Как же разворачивались события в Палермо? Поэты, романисты и критики (в роли слушателей выступали художники и музыканты) собрались за столом, выслушивая тех, кто читал свои последние произведения. Главы, страницы, фрагменты, фразы, excerpta[161]. Если и можно было назвать всех присутствующих группой, то исключительно по тем же причинам, по которым оказались объединены в «группу» несколько человек, погибших на Мосту короля Людовика Святого [162]. Рядом с командой «Иль Верри» сидели те, кто, как Пиньотти, активно участвовал в литературной жизни Флоренции; или, как Леонетти, придерживался линии «Оффичина» – «Менабо»; или «ваганты», среди которых были Ферретти, сбежавший в Париж Мармори, Амелия Росселли – за ними должны бы следовать мастодонты, но их в Палермо не было.
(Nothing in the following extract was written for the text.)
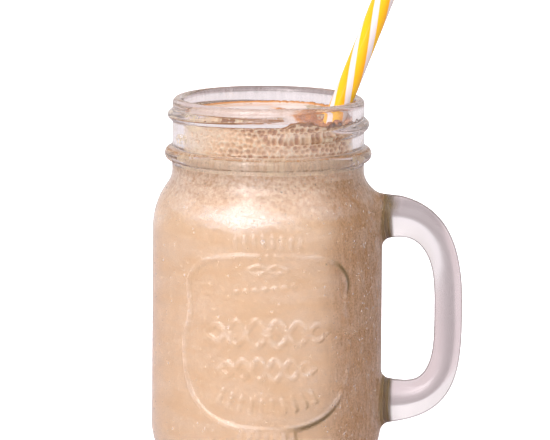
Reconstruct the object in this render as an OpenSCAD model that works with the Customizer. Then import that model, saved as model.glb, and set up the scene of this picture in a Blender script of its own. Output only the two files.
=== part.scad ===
// Milkshake in a handled screw-top glass jar, with a head of froth and a drinking straw.
// Millimetres. The origin is on the jar's axis in the plane it stands on, +Z is up,
// the handle points along +X and the plaque faces -Y.

/* [Jar] */
// Height of the jar from the table to the lip
jar_h = 132; // [110:1:160]
// Outside diameter of the body
body_d = 79.6; // [70:0.2:96]
// Glass thickness of the body
wall = 3.5; // [2.5:0.1:4.5]
// Glass thickness at the middle of the base, over the push-up
floor_t = 4.6; // [3:0.1:8]
// Outside diameter of the neck
neck_d = 66.5; // [56:0.5:72]
// Glass thickness of the neck
neck_wall = 3.95; // [2.5:0.05:5]
// Height of the straight neck, from the top of the shoulder to the lip
neck_h = 25; // [20:1:34]
// Steepest slope of the shoulder away from upright, in degrees
shoulder_slope = 36; // [30:1:50]

/* [Base] */
// Radius of the gentle upper curve of the heel
heel_upper_r = 21.7; // [15:0.1:24]
// Radius of the tight lower curve of the heel
heel_lower_r = 8; // [5:0.5:10]
// Radius of the curve between the inside wall and the inside floor
heel_inner_r = 13; // [8:0.5:18]
// Width of the flat ring that the jar stands on
foot_w = 4; // [2.5:0.5:8]
// Depth of the push-up inside the ring
push_up = 0.8; // [0.4:0.1:2]

/* [Collar and thread] */
// Radius of the round collar under the thread
collar_r = 2.45; // [1.5:0.05:3]
// Distance from the lip down to the middle of the collar
collar_drop = 19.4; // [18:0.1:24]
// How far the collar's centre lies outside the neck
collar_offset = 0.15; // [0:0.05:0.5]
// Distance that the thread descends in one turn
thread_pitch = 6.2; // [5:0.1:7]
// How far the thread stands out from the neck
thread_h = 1.75; // [1:0.05:2.5]
// Width of the thread where it leaves the neck
thread_w = 3.6; // [2.5:0.1:4]
// Turns of the thread
thread_turns = 1.125; // [1:0.005:1.3]
// Distance from the lip down to the thread's start
thread_drop = 4.2; // [3.6:0.1:5]
// Where the thread starts, in degrees to the right of the jar's front
thread_start = 16.5; // [0:0.5:60]

/* [Handle] */
// How far the middle line of the handle stands out from the body
handle_reach = 23.1; // [21:0.1:40]
// Distance from the top of the shoulder down to the middle of the upper arm
handle_drop = 16; // [12:0.5:24]
// Height of the middle of the lower arm where it meets the body
handle_low_z = 26.2; // [24:0.1:40]
// Thickness of the grip, from the finger side to the outside
grip_t = 9.7; // [7:0.1:12]
// Depth of the grip from front to back
grip_w = 13; // [9:0.5:18]
// Thickness of an arm where it meets the body
arm_t = 16.2; // [12:0.1:18]
// Depth of an arm where it meets the body
arm_w = 15; // [10:0.5:20]
// Radius of the fillets beside an arm, where it runs into the body
root_side_r = 4.2; // [2:0.1:5]
// Radius of the fillets above and below an arm, where it runs into the body
root_edge_r = 2.6; // [1:0.1:4]
// Squareness of the handle's upper corner, 2 is round
corner_top = 2.7; // [2.2:0.1:4]
// Squareness of the handle's lower corner, 2 is round
corner_low = 3.3; // [2.2:0.1:4]

/* [Plaque] */
// Half width of the raised frame, measured round the body
plaque_half_w = 31.4; // [20:0.1:34]
// Distance from the start of the heel's curve up to the raised frame
plaque_foot_gap = 3.5; // [2:0.5:20]
// Distance from the start of the shoulder's curve down to the raised frame
plaque_head_gap = 4.8; // [2:0.2:20]
// Height of the raised line above the glass
line_h = 0.7; // [0.4:0.1:1]
// Width of the raised line
line_w = 1.8; // [1.2:0.1:3]

/* [Drink] */
// Distance from the lip down to the surface of the froth
fill_drop = 6; // [5:0.5:12]
// Thickness of the head of froth
froth_t = 17; // [6:0.5:20]
// How far the froth climbs where it touches the glass
climb = 0.9; // [0.4:0.1:1.5]

/* [Straw] */
// Outside diameter of the straw
straw_d = 7.4; // [5:0.1:9]
// Wall thickness of the straw
straw_wall = 0.6; // [0.4:0.1:1]
// Length of the straw
straw_l = 210; // [175:1:250]
// Distance from the jar's axis to the straw's toe, on the side that it leans away from
straw_toe = 19.5; // [8:0.5:22]
// Gap left between the straw and the glass that it rests on
straw_gap = 0.1; // [0.05:0.05:0.3]

/* [Hidden] */
$fn = 96;

body_r = body_d / 2;
neck_r = neck_d / 2;
body_in_r = body_r - wall;
mouth_r = neck_r - neck_wall;
lip_r = neck_wall / 2;
lip_z = jar_h - lip_r;
shoulder_top_z = jar_h - neck_h;
floor_z = push_up + floor_t;
collar_z = jar_h - collar_drop;
fill_z = jar_h - fill_drop;
froth_z = fill_z - froth_t;
arc_n = 10;      // straight steps in each arc of a profile
overlap = 0.6;   // how deep raised details are rooted in the glass
outer_share = 0.25;     // part of the shoulder's step that its inward arc takes, outside
inner_share = 0.1;      // the same, inside
inner_rise = 0.6;       // how much higher the shoulder ends inside than outside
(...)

В те дни обнаружилось, что и среди сторонников «Иль Верри» есть расхождения во мнениях, назревали они уже давно и впоследствии обострились. Например, Сангвинетти и Барилли по-разному оценивали марксизм. Мы с Гульельми по-разному воспринимали открытое произведение. Сложно было найти что-то общее между словесным изобилием Росселли и брехтовской точностью Пальярини. А таких непохожих Балестрини и Пиньотти схожее отношение к современным технологическим процессам сделало союзниками и противниками радикала Сангвинетти.
Кроме того, достаточно просто положить рядом две страницы – одну из книги Балестрини, другую из Манганелли, – чтобы задаться вопросом: что же общего может быть у двух этих любопытных личностей?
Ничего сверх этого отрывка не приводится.